We held that PICOP's position is manifestly absurd: it is basically claiming that the subject lands do not overlap with ancestral domains; ergo it does not need a certification to that effect. PICOP wishes to forego with the certification requirement under Section 59 of Republic Act No. 8371 altogether on the basis of its own determination that there was no overlapping.  We also reminded PICOP that under the very definition of ancestral domains, ancestral domains remain as: such even when possession or occupation of the area has been interrupted by voluntary dealings entered into by the government and private individuals/corporations:

a) Ancestral domains - Subject to Section 56 hereof, refers to all areas generally belonging to ICCs/IPs comprising lands, inland waters, coastal areas, and natural resources therein, 'held under a claim of ownership, occupied or possessed by ICCs/IPs, by themselves or through their ancestors, communally or individually since time immemorial, continuously to the present except when interrupted by war, force majeure or displacement by force, deceit, stealth or as a consequence of government projects or any other voluntary dealings entered into by government and private individuals/corporations, and which are necessary to ensure their economic, social and cultural welfare. It shall include ancestral lands, forests, pasture, residential, agricultural, and other lands individually owned whether alienable and disposable or otherwise, hunting grounds, burial grounds, worship areas, bodies of water, mineral and other natural resources, and lands which may no longer be exclusively occupied by ICCs/IPs but from which they traditionally had access to for their subsistence and traditional activities, particularly the home ranges of ICCs/IPs who are still nomadic and/or shifting cultivators;

PICOP claims that this part of our Decision reverses the doctrine that forest reserves cannot be appropriated; thus, the; need to refer the case to the Court en bane. According to PICOP, "the Decision may have opened up the country's 12 million hectares of forest reserves, or about 40% of the country's total to the issuance of CADTs."[3] Without going into the merits of the case, which shall be discussed in the Resolution disposing of PICOP's Motion for Reconsideration of our Decision dated 29 November 2006, it can clearly be seen that the same is not true.

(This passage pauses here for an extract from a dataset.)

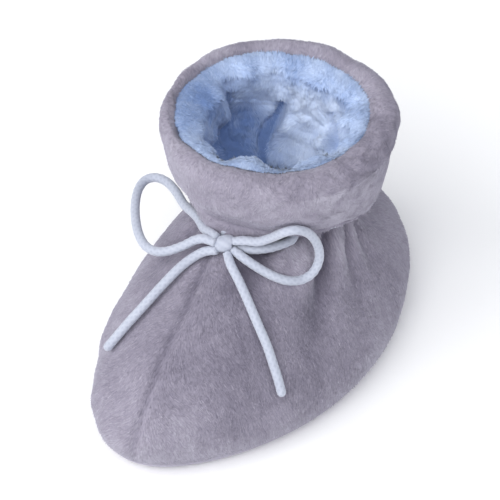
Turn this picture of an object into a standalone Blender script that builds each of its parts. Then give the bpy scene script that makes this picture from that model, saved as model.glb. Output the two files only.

The Decision did not pass judgment on whether the concession area of the Integrated Forest Management Agreement (IFMA) applied for by PICOP is part of ancestral domain or not. The Decision merely determined whether or not PICOP complied with the administrative requirement under Section 59 of Republic Act No. 8371, the constitutionality of which PICOP never questioned until the issuance of the assailed Decision.

On the other hand, the issues concerning the nature of the Presidential Warranty and the filing of a rehabilitation case against PICOP are matters not included in the constitutional list of cases to be heard by this Court en banc. This Court sitting en bane is not an appellate court to which decisions of its divisions can be appealed. .

IN VIEW OF THE FOREGOING, the Court hereby resolves to:

  1. DENY the prayers in the subject Manifestations asking for the referral of this case to the Court En Banc.

  2. DEEM the Motion for Reconsideration filed by PICOP SUBMITTED FOR RESOLUTION:

SO ORDERED.

[Reyes, J., no part. Puno, C.J., designated member. De Castro, J., additional member.]

Very truly yours,

(Sgd.) LUCITA ABJELINA-SORIANO
Clerk of Court

Endnotes:


[1] Firestone Ceramics, Inc. v. Court of Appeals, 389 Phil. 810. (2000).

[2] Indigenous Peoples' Rights Act of 1997.

[3] Supplemental Manifestation, 21 May 2008, p. 6.